Steve Douglass, who lives in Gahanna, Ohio, and is retired from the police force there, traveled to Wichita Falls this year with longtime colleague and friend Becky Wolfe to see what they might be able to learn about Andy's life and disappearance.

Douglass doesn't hold out much hope for finding Andy, who would now be a 58-year-old man, alive. He is prepared for the probability of a far less favorable outcome, one many others share.

"As a police officer, I find it very difficult to believe that he simply wandered off and succumbed to the elements and they never found a body," Douglass said.
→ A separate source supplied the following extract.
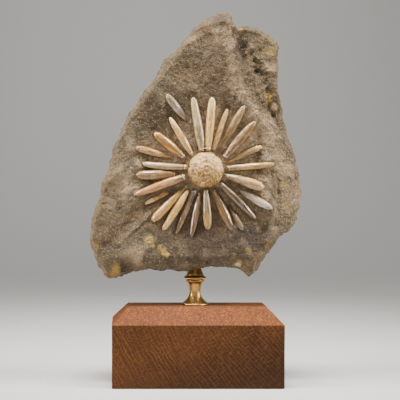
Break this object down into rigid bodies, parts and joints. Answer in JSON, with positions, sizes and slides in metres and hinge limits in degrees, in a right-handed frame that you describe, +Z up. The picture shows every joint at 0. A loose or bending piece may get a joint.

If something happened to Andy, whether he fell victim to the weather or other circumstances or met with foul play, Douglass wants to find out what happened.

Even if they can't solve what happened to him, Douglass hopes to find Andy to give him a proper burial.

Open investigation

Wichita Falls police, who were first notified that Andy was missing about 8 p.m. Dec. 9, 1961, also still hope to learn what happened to him, mainly to bring whatever closure they can to Andy's family, said Sgt. Bill Henning, who supervises the Criminal Investigation Section.

Andy was home between noon and 12:30 p.m. that Saturday when Ellen Sims called the house and talked to Donald, the investigation showed. Donald reported Andy left the house between 12:45 and 1 p.m. to go out to play, Detective Tony Fox said.

"That was the last time he was actually seen by anyone," Fox said.

Fox has taken the lead on the decades-old case, which is still an open investigation. The documents from the 1961 police work add up to a stack a couple of inches thick.

Ellen Sims returned home about 2:30 p.m. She had done some shopping, the case records showed.

Members of Andy's family were the first to search for him. The boys' mother sent Donald out to look for his brother, and other family members joined in the unsuccessful search.

The family called the police about 8 p.m., and later called again.

Andy's disappearance is classified, as it has always been, as a missing person case with the Wichita Falls Police Department.

"We're currently re-looking at the case," Henning said.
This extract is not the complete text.